The public opposition that has stopped several California projects is present to some degree in Mexico, with many Baja Californians having raised concerns that echo those being heard in Long Beach.

But such protests have generally been trumped by a judicial system deferential to federal authorities, who are pushing imports of natural gas in liquefied form as an answer to the country's pressing need for the fuel.

The gas is supercooled to turn it into a liquid, reducing its volume and easing its transport aboard huge oceangoing tanker vessels.

Upon arrival at the receiving port, the liquid is "re-gasified" and delivered by pipelines to customers.

With worldwide consumption and prices of natural gas on the rise, advocates see the liquefied form as an increasingly attractive means of matching remote supplies with energy-starved markets.

The Repsol YPF project would deliver gas from the Camisea field in the Peruvian Amazon to Mexico.

For Mexican officials, current and projected demand justifies the new projects.

Garza said that natural gas consumption in Mexico could grow as much as 50% in the next eight years. The bulk of new supplies, he said, would have to come from imports, as the country's efforts to develop domestic natural gas reserves have lagged.

Liquefied gas is the most cost-effective means of managing those import costs, he said.

Mexico at present imports about 19% of the 5.3 billion cubic feet of gas it consumes daily, Garza said. By 2013, imports may represent 40% of the 9.3 billion cubic feet consumed daily, according to the energy ministry's internal projections.

Word of the newest project comes in the aftermath of the Long Beach City Council's decision to continue studying a proposal by Mitsubishi Corp. of Japan and U.S. partner ConocoPhillips to build a re-gasification plant in the city's harbor. Citizens oppose it on safety grounds, citing the risk of explosions and even terrorism, while business interests tout the project's 1,000 construction jobs and energy benefits.

The Long Beach project is the lone remaining onshore gas terminal in California being considered after public opposition killed other projects. Three offshore projects -- one off Camp Pendleton and in Ventura County -- are still alive.

In Mexico, the Repsol YPF plant would be built in the Pacific port city of Lazaro Cardenas in the state of Michoacan and would supply gas via pipeline to Mexico City, the energy-hungry capital almost 200 miles away.

Other re-gasification terminals are under construction just north of Ensenada in Baja California -- the first ever on North America's Pacific Coast -- and in Altamira in Tamaulipas state on the Gulf of Mexico.

Three additional proposed terminals, including a second plant at Ensenada and others at Pacific ports Manzanillo and Rosarito, are in various stages of the approval process.

The first Ensenada plant is being developed by Sempra Energy of San Diego, parent of Southern California Gas Co. and San Diego Gas & Electric Co. The company plans to sell more than half the gas in the United States.
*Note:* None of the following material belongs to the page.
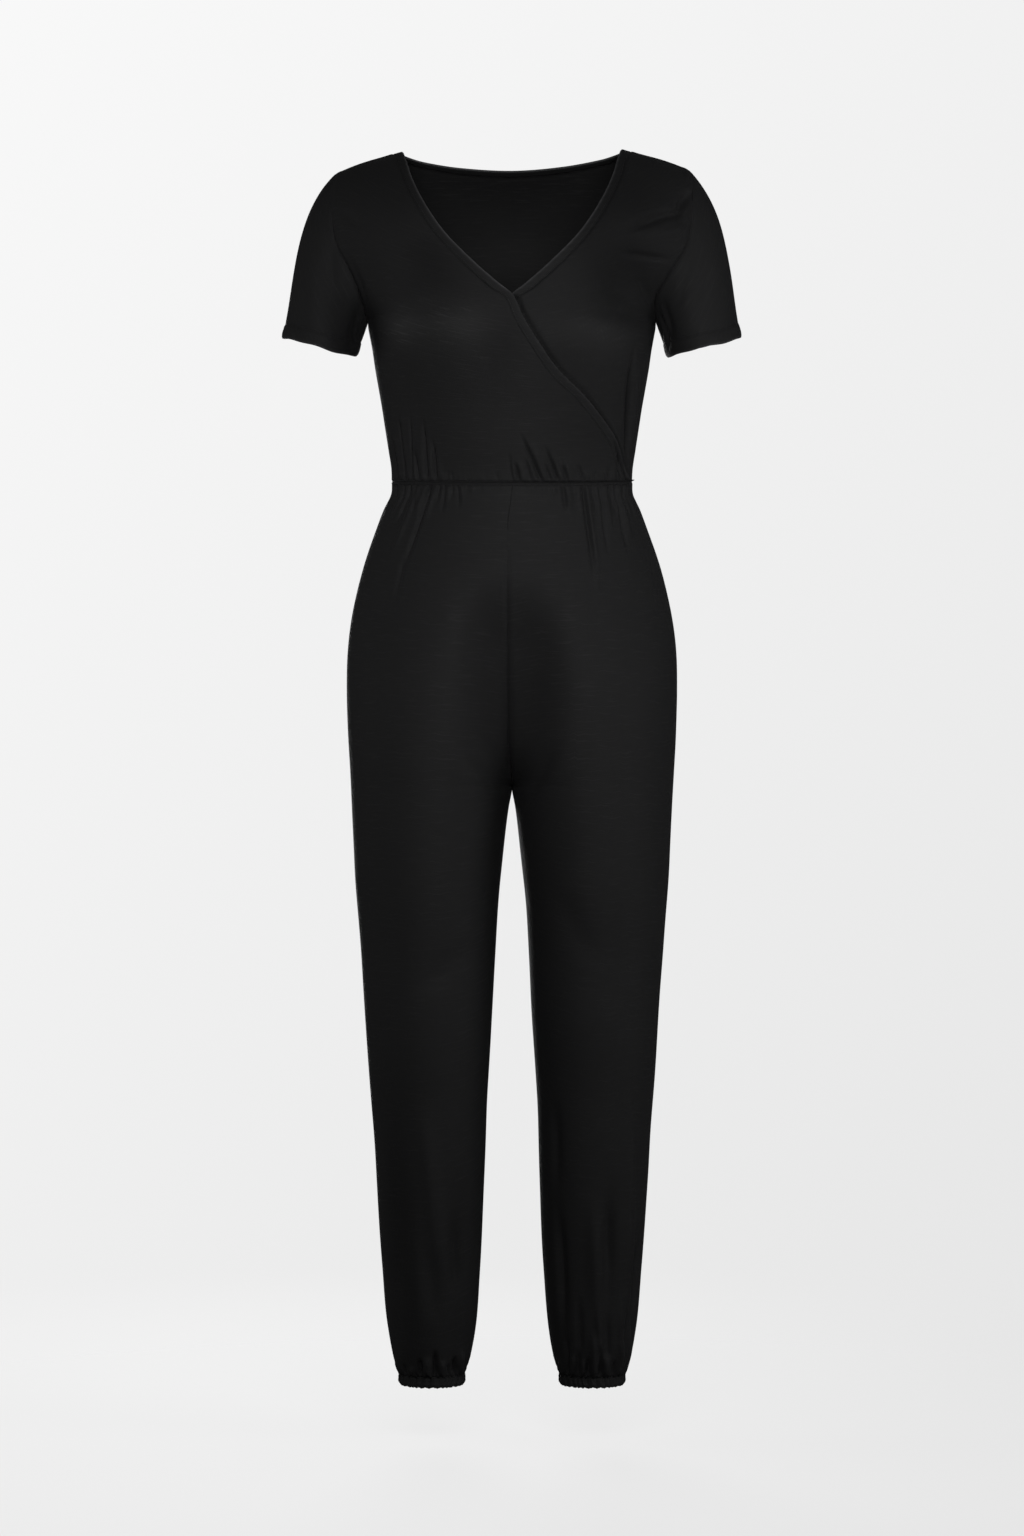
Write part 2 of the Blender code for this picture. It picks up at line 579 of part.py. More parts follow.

Construction began this year; the plant is scheduled to begin re-gasifying fuel shipped from Indonesia in late 2007. Sempra also is attempting to secure permits and supply agreements to build terminals in Port Arthur, Texas, and Lake Charles, La.

The Altamira plant, which is being constructed by Royal Dutch/Shell Group, will sell all its gas in Mexico.

Earlier this month, Repsol YPF and Hunt Oil Co. of Texas agreed with SK Corp. of South Korea to build the necessary Peruvian pipeline and a liquefaction plant on that country's coastline.

At the time, Repsol YPF said the gas was destined for Mexico but did not offer more specifics.